EXERCISE BRIEF>
Take the data below and write out exactly the lines from the one with "function add(name, geometry, material)" through the one with "obj.matrix_world = world"; omit every other line.

INFORMATION GIVEN>
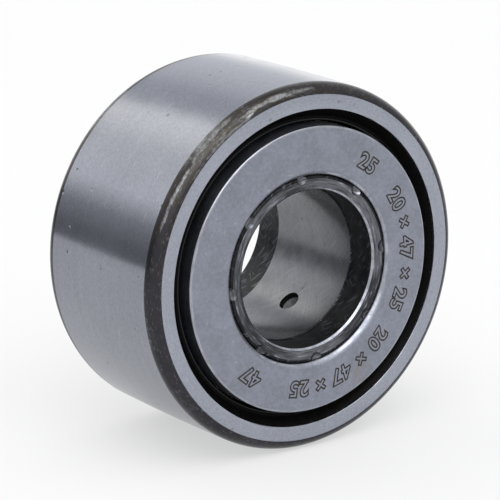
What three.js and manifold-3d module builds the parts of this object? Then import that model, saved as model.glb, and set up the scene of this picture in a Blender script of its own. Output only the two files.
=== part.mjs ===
// Yoke-type track roller (cam follower) for a 20 mm pin: a thick, slightly crowned outer ring
// runs on caged needle rollers round an inner ring. A side plate is pressed on each end of the
// inner ring, and a thrust washer and a seal fill the gap between it and the outer ring.
// Millimetres. The roller turns about the Y axis, -Y is its front face, +Z is up,
// and the origin is the centre of the bearing.
import * as THREE from "three";
import { mergeVertices } from "three/addons/utils/BufferGeometryUtils.js";
import Module from "manifold-3d";

const wasm = await Module();
wasm.setup();

// ---------- Driving dimensions ----------
const BORE_R = 10;
const OUTSIDE_R = 23.5;
const OVERALL_HALF = 12.5;
const OUTER_RING_HALF = 12;
const PLATE_R = 18.25;
const RACEWAY_R = 12.5;
const NEEDLE_R = 1.5;
const NEEDLE_LENGTH = 13.8;
const NEEDLE_COUNT = 18;

// ---------- Gaps between neighbouring pieces ----------
const RUNNING_GAP = 0.03;
const FIXED_GAP = 0.03;
const AXIAL_GAP = 0.05;
const SEAL_GAP = 0.15;

// ---------- Fineness of the faceted surfaces ----------
const RING_SEGMENTS = 64;
const NEEDLE_SEGMENTS = 16;
const HOLE_SEGMENTS = 20;
const DENT_SEGMENTS = 10;
const CORNER_STEPS = 3;

// ---------- Side plates ----------
const PLATE_THICKNESS = 3.2;
const PLATE_RIM_EDGE = 0.2;
const PLATE_BORE_EDGE = 0.6;
const PLATE_SEAT_R = 12;
const PLATE_INNER_Y = OVERALL_HALF - PLATE_THICKNESS;

// ---------- Inner ring ----------
const INNER_RING_BACK = OVERALL_HALF - 0.1;
const INNER_RING_FRONT = OVERALL_HALF - 0.4;
const END_DISH = 0.08;
const BORE_CHAMFER = 0.12;
const GROUND_BORE_HALF = 7.75;
const RELIEF_R = BORE_R + 0.12;
const OIL_HOLE = { r: 1.4, clockDeg: 143 };
const DENT = { r: 0.9, depth: 0.35, centreR: 11.75, count: 8, clockDeg: 39 };

// ---------- Needle set ----------
const PITCH_R = RACEWAY_R + NEEDLE_R;
const NEEDLE_END = 0.3;
const CAGE = { inner: 12.85, outer: 15.2, half: 8.15 };
const POCKET_CLEARANCE = 0.06;

// ---------- Outer ring ----------
const OUTER_RACEWAY_R = PITCH_R + NEEDLE_R;
const RIB_HALF = 8.3;
const RIB_EDGE = 0.2;
const CROWN_DROP = 0.14;
const CORNER = { radial: 1.3, axial: 1.8 };
const COUNTERBORE = { r: 20.2, edge: 0.1 };
const SEAL_GROOVE = { r: 20.5, y0: 9.8, y1: 10.9 };

// ---------- Thrust washers and seals ----------
const WASHER = { inner: 12.85, outer: 20.1, thickness: 0.85 };
const SEAL = { lipR: PLATE_R + SEAL_GAP, innerY: 9.35, lipY: 10.5, rimY: 11.6, rimWidth: 0.4 };

// ---------- Materials ----------
const metal = (color, roughness) => new THREE.MeshStandardMaterial({ color, roughness, metalness: 1 });
const nonMetal = (color, roughness) => new THREE.MeshStandardMaterial({ color, roughness, metalness: 0 });
const groundSteel = metal(0xa9adb4, 0.28);
const innerRingSteel = metal(0x9c9da1, 0.35);
const plateSteel = metal(0x9a9da4, 0.45);
const needleSteel = metal(0xbfc2c6, 0.15);
const cageSteel = metal(0x77797c, 0.5);
const sealRubber = nonMetal(0x0d0d0e, 0.4);
const washerPlastic = nonMetal(0xd8d2bf, 0.5);

// ---------- Helpers for turned shapes ----------
const point = (r, y) => new THREE.Vector2(r, y);
const mirrored = (points) => points.map((p) => point(p.x, -p.y)).reverse();

// A whole section from its +Y half and, where the two ends differ, the front's half drawn at +Y too. A half
// starts at the outside and ends at the bore.
const bothHalves = (back, front = back) => [...back, ...mirrored(front)];

// The section of a piece at the back (+Y) or, mirrored, of its twin at the front (-Y).
const onSide = (side, section) => (side > 0 ? section : mirrored(section));

// A ring turned about Y. Its section runs anticlockwise, so that the faces point out.
const ring = (section) => new THREE.LatheGeometry([...section, section[0]], RING_SEGMENTS);

// A quarter of an ellipse from the rim of a ring to its end face.
function roundedCorner(rimR, rimY, faceR, faceY) {
  const corner = [];
  for (let i = 0; i <= CORNER_STEPS; i++) {
    const a = (i / CORNER_STEPS) * (Math.PI / 2);
    const r = faceR + (rimR - faceR) * Math.cos(a);
    const y = rimY + (faceY - rimY) * Math.sin(a);
    corner.push(point(r, y));
  }
  return corner;
}

// ---------- Helpers for cut shapes ----------
function solidOf(geometry) {
  const bare = geometry.clone();
  bare.deleteAttribute("normal");
  bare.deleteAttribute("uv");
  const merged = mergeVertices(bare, 1e-4);
  const mesh = new wasm.Mesh({
    numProp: 3,
    vertProperties: new Float32Array(merged.attributes.position.array),
    triVerts: new Uint32Array(merged.index.array),
  });
  return new wasm.Manifold(mesh);
}

function geometryOf(solid) {
  const mesh = solid.getMesh();
  const geometry = new THREE.BufferGeometry();
  geometry.setAttribute("position", new THREE.BufferAttribute(mesh.vertProperties, 3));
  geometry.setIndex(new THREE.BufferAttribute(mesh.triVerts, 1));
  return geometry;
}

function cut(body, cutters) {
  let solid = solidOf(body);
  for (const cutter of cutters) {
    solid = solid.subtract(solidOf(cutter));
  }
  return geometryOf(solid);
}

// Angles round the roller run clockwise from +Z, as seen from the front.
const stepAngle = (i, count) => (i / count) * 2 * Math.PI;
const radians = THREE.MathUtils.degToRad;

// ---------- Outer ring: crowned tread, and at each end a counterbore with a groove for the seal ----------
function outerRing() {
  const cornerY = OUTER_RING_HALF - CORNER.axial;
  const shoulderY = cornerY / 2;
  const crownR = (y) => OUTSIDE_R - CROWN_DROP * (y / OUTER_RING_HALF) ** 2;
  const faceR = crownR(OUTER_RING_HALF) - CORNER.radial;
  const half = [
    point(crownR(shoulderY), shoulderY),
    ...roundedCorner(crownR(cornerY), cornerY, faceR, OUTER_RING_HALF),
    point(COUNTERBORE.r + COUNTERBORE.edge, OUTER_RING_HALF),
    point(COUNTERBORE.r, OUTER_RING_HALF - COUNTERBORE.edge),
    point(COUNTERBORE.r, SEAL_GROOVE.y1),
    point(SEAL_GROOVE.r, SEAL_GROOVE.y1),
    point(SEAL_GROOVE.r, SEAL_GROOVE.y0),
    point(COUNTERBORE.r, SEAL_GROOVE.y0),
    point(COUNTERBORE.r, RIB_HALF),
    point(OUTER_RACEWAY_R + RIB_EDGE, RIB_HALF),
    point(OUTER_RACEWAY_R, RIB_HALF - RIB_EDGE),
  ];
  return ring([point(OUTSIDE_R, 0), ...bothHalves(half)]);
}

// ---------- Inner ring: a seat for a plate at each end, a ground bore relieved at both ends, ----------
// ---------- one oil hole, and small dents at the ends where the plates are staked on ----------
function oilHoleDrill() {
  const drill = new THREE.CylinderGeometry(OIL_HOLE.r, OIL_HOLE.r, RACEWAY_R, HOLE_SEGMENTS);
  drill.rotateX(Math.PI / 2);
  drill.translate(0, 0, RACEWAY_R);
  return drill.rotateY(radians(OIL_HOLE.clockDeg));
}

function dentPunches() {
  const punches = [];
  for (const ringEndY of [-INNER_RING_FRONT, INNER_RING_BACK]) {
    for (let i = 0; i < DENT.count; i++) {
      const punch = new THREE.CylinderGeometry(DENT.r, DENT.r, 2 * DENT.depth, DENT_SEGMENTS);
      punch.translate(0, ringEndY, DENT.centreR);
      punches.push(punch.rotateY(radians(DENT.clockDeg) + stepAngle(i, DENT.count)));
    }
  }
  return punches;
}

function innerRingHalf(ringEndY) {
  const seatEndY = PLATE_INNER_Y - AXIAL_GAP;
  const boreMouthY = ringEndY - END_DISH;
  return [
    point(RACEWAY_R, seatEndY),
    point(PLATE_SEAT_R, seatEndY),
    point(PLATE_SEAT_R, ringEndY),
    point(RELIEF_R + BORE_CHAMFER, boreMouthY),
    point(RELIEF_R, boreMouthY - BORE_CHAMFER),
    point(RELIEF_R, GROUND_BORE_HALF),
    point(BORE_R, GROUND_BORE_HALF - (RELIEF_R - BORE_R)),
  ];
}

function innerRing() {
  const outline = bothHalves(innerRingHalf(INNER_RING_BACK), innerRingHalf(INNER_RING_FRONT));
  return cut(ring(outline), [oilHoleDrill(), ...dentPunches()]);
}

// ---------- Side plate: pressed on the inner ring, with a rounded rim and a chamfered bore ----------
function sidePlate(side) {
  const boreR = PLATE_SEAT_R + FIXED_GAP;
  return ring(
    onSide(side, [
      point(boreR, PLATE_INNER_Y),
      point(PLATE_R - PLATE_RIM_EDGE, PLATE_INNER_Y),
      point(PLATE_R, PLATE_INNER_Y + PLATE_RIM_EDGE),
      point(PLATE_R, OVERALL_HALF - PLATE_RIM_EDGE),
      point(PLATE_R - PLATE_RIM_EDGE, OVERALL_HALF),
      point(boreR + PLATE_BORE_EDGE, OVERALL_HALF),
      point(boreR, OVERALL_HALF - PLATE_BORE_EDGE),
    ]),
  );
}

// ---------- Seal: snapped into the outer ring's groove, with its lip round the side plate's rim ----------
function seal(side) {
  const wallR = COUNTERBORE.r - AXIAL_GAP;
  const beadR = SEAL_GROOVE.r - AXIAL_GAP;
  const beadY0 = SEAL_GROOVE.y0 + AXIAL_GAP;
  const beadY1 = SEAL_GROOVE.y1 - AXIAL_GAP;
  return ring(
    onSide(side, [
      point(SEAL.lipR, SEAL.innerY),
      point(wallR, SEAL.innerY),
      point(wallR, beadY0),
      point(beadR, beadY0),
      point(beadR, beadY1),
      point(wallR, beadY1),
      point(wallR, SEAL.rimY),
      point(wallR - SEAL.rimWidth, SEAL.rimY),
      point(SEAL.lipR + SEAL.rimWidth, SEAL.lipY),
      point(SEAL.lipR, SEAL.lipY),
    ]),
  );
}

// ---------- Thrust washer: a flat plastic ring between the outer ring's rib and the side plate ----------
function thrustWasher(side) {
  const ribSideY = RIB_HALF + AXIAL_GAP;
  const plateSideY = ribSideY + WASHER.thickness;
  return ring(
    onSide(side, [
      point(WASHER.inner, ribSideY),
      point(WASHER.outer, ribSideY),
      point(WASHER.outer, plateSideY),
      point(WASHER.inner, plateSideY),
    ]),
  );
}

// ---------- Needle set: a one-piece cage with a pocket for each needle ----------
function needleCage() {
  const body = ring([
    point(CAGE.inner, -CAGE.half),
    point(CAGE.outer, -CAGE.half),
    point(CAGE.outer, CAGE.half),
    point(CAGE.inner, CAGE.half),
  ]);
  const width = 2 * (NEEDLE_R + POCKET_CLEARANCE);
  const length = NEEDLE_LENGTH + 4 * POCKET_CLEARANCE;
  const depth = 2 * (CAGE.outer - CAGE.inner);
  const pockets = [];
  for (let i = 0; i < NEEDLE_COUNT; i++) {
    const pocket = new THREE.BoxGeometry(width, length, depth);
    pocket.translate(0, 0, PITCH_R);
    pockets.push(pocket.rotateY(stepAngle(i, NEEDLE_COUNT)));
  }
  return cut(body, pockets);
}

function needle() {
  const end = NEEDLE_LENGTH / 2;
  const r = NEEDLE_R - RUNNING_GAP;
  const profile = [
    point(0, -end),
    point(r - NEEDLE_END, -end),
    point(r, NEEDLE_END - end),
    point(r, end - NEEDLE_END),
    point(r - NEEDLE_END, end),
    point(0, end),
  ];
  return new THREE.LatheGeometry(profile, NEEDLE_SEGMENTS);
}

// ---------- Assembly ----------
const roller = new THREE.Group();

function add(name, geometry, material) {
  const mesh = new THREE.Mesh(geometry, material);
  mesh.name = name;
  roller.add(mesh);
  return mesh;
}

add("outer_ring", outerRing(), groundSteel);
add("inner_ring", innerRing(), innerRingSteel);
for (const [label, side] of [["front", -1], ["back", 1]]) {
  add("side_plate_" + label, sidePlate(side), plateSteel);
  add("seal_" + label, seal(side), sealRubber);
  add("thrust_washer_" + label, thrustWasher(side), washerPlastic);
}
add("needle_cage", needleCage(), cageSteel);
for (let i = 0; i < NEEDLE_COUNT; i++) {
  const a = stepAngle(i, NEEDLE_COUNT);
  const mesh = add("needle_" + String(i + 1).padStart(2, "0"), needle(), needleSteel);
  mesh.position.set(PITCH_R * Math.sin(a), 0, PITCH_R * Math.cos(a));
}

export default roller;
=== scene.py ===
import math

import bmesh
import bpy
from mathutils import Matrix, Vector


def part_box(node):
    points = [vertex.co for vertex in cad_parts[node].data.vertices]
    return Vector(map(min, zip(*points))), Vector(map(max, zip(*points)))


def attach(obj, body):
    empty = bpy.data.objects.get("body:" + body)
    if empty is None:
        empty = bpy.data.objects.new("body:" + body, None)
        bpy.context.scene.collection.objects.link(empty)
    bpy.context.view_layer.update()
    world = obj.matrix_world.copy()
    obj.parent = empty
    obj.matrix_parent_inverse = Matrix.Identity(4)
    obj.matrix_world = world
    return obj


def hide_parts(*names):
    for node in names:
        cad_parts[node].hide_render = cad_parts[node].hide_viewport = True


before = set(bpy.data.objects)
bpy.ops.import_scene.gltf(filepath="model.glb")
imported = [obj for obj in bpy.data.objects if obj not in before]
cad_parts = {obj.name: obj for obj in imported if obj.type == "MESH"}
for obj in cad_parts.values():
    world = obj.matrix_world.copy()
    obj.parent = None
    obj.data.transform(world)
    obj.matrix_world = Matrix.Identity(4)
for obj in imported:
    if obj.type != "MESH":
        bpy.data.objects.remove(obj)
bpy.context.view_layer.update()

# A yoke-type track roller, shown standing on its tread. Everything is in metres, in the CAD frame: the
# roller turns about Y, its front face looks along -Y, and the origin is the centre of the bearing. Clock
# angles run clockwise from the top as seen from the front. The fine meshes take the CAD nodes' places.

MM = 0.001

# ---------- Sizes read from the frame ----------


def outer_size(name):
    """(outside radius, lowest y, highest y) of a round CAD node."""
    low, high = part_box(name)
    return high.x, low.y, high.y


OUTSIDE_R, _, RING_END = outer_size("outer_ring")
RACEWAY_R, INNER_FRONT, INNER_BACK = outer_size("inner_ring")
PLATE_R, PLATE_BACK, PLATE_FACE = outer_size("side_plate_back")
SEAL_BEAD_R, SEAL_BACK, SEAL_RIM = outer_size("seal_back")
WASHER_R, WASHER_Y0, WASHER_Y1 = outer_size("thrust_washer_back")
CAGE_R, _, CAGE_END = outer_size("needle_cage")
NEEDLE_LOW, NEEDLE_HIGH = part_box("needle_01")
NEEDLE_R = NEEDLE_HIGH.x
NEEDLE_END = NEEDLE_HIGH.y
PITCH_R = (NEEDLE_LOW.z + NEEDLE_HIGH.z) / 2
NEEDLES = [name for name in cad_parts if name.startswith("needle_") and name != "needle_cage"]

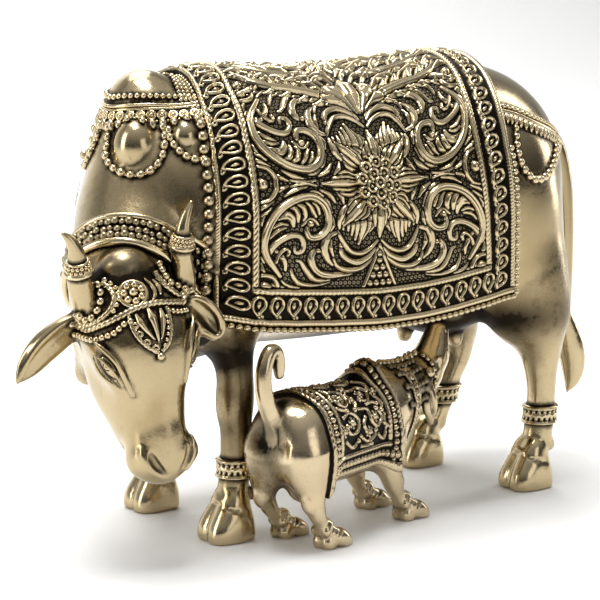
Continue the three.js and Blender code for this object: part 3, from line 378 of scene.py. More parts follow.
def tangents(P, closed):
    if closed:
        T = np.roll(P, -1, 0) - np.roll(P, 1, 0)
    else:
        T = np.gradient(P, axis=0)
    return T / (np.linalg.norm(T, axis=1, keepdims=True) + 1e-9)


def beads(kit, P, r, N=None, T=None, size=(1, 1, 1), sub=2, dark=0.75, least=0.0):
    """Round or stretched beads: size is along the row, across it and out of the surface."""
    P = np.atleast_2d(P)
    V, F = ICO[sub]
    n = len(P)
    r = np.broadcast_to(np.asarray(r, float), (n,))
    if N is None:
        N = np.tile([0, 0, 1.0], (n, 1))
    if T is None:
        T = tangents(P, False) if n > 1 else np.array([[1.0, 0, 0]])
    B = np.cross(N, T)
    B /= np.linalg.norm(B, axis=1, keepdims=True) + 1e-9
    T = np.cross(B, N)
    W = V * np.array(size)
    out = P[:, None] + r[:, None, None] * (W[None, :, :1] * T[:, None] + W[None, :, 1:2] * B[:, None] + W[None, :, 2:] * N[:, None])
    # painted shade: each bead darkens on its underside toward the surface by dark, and least lays an even painted shade
    # over the whole bead
    patina_and_shade = np.maximum(np.clip(0.15 - V[:, 2] * 1.1, 0, 1) * dark, least)
    kit.add(out.reshape(-1, 3), None, (F[None] + (np.arange(n) * len(V))[:, None, None]).reshape(-1, 3), np.tile(patina_and_shade, n))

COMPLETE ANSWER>
function add(name, geometry, material) {
  const mesh = new THREE.Mesh(geometry, material);
  mesh.name = name;
  roller.add(mesh);
  return mesh;
}

add("outer_ring", outerRing(), groundSteel);
add("inner_ring", innerRing(), innerRingSteel);
for (const [label, side] of [["front", -1], ["back", 1]]) {
  add("side_plate_" + label, sidePlate(side), plateSteel);
  add("seal_" + label, seal(side), sealRubber);
  add("thrust_washer_" + label, thrustWasher(side), washerPlastic);
}
add("needle_cage", needleCage(), cageSteel);
for (let i = 0; i < NEEDLE_COUNT; i++) {
  const a = stepAngle(i, NEEDLE_COUNT);
  const mesh = add("needle_" + String(i + 1).padStart(2, "0"), needle(), needleSteel);
  mesh.position.set(PITCH_R * Math.sin(a), 0, PITCH_R * Math.cos(a));
}

export default roller;
=== scene.py ===
import math

import bmesh
import bpy
from mathutils import Matrix, Vector


def part_box(node):
    points = [vertex.co for vertex in cad_parts[node].data.vertices]
    return Vector(map(min, zip(*points))), Vector(map(max, zip(*points)))


def attach(obj, body):
    empty = bpy.data.objects.get("body:" + body)
    if empty is None:
        empty = bpy.data.objects.new("body:" + body, None)
        bpy.context.scene.collection.objects.link(empty)
    bpy.context.view_layer.update()
    world = obj.matrix_world.copy()
    obj.parent = empty
    obj.matrix_parent_inverse = Matrix.Identity(4)
    obj.matrix_world = world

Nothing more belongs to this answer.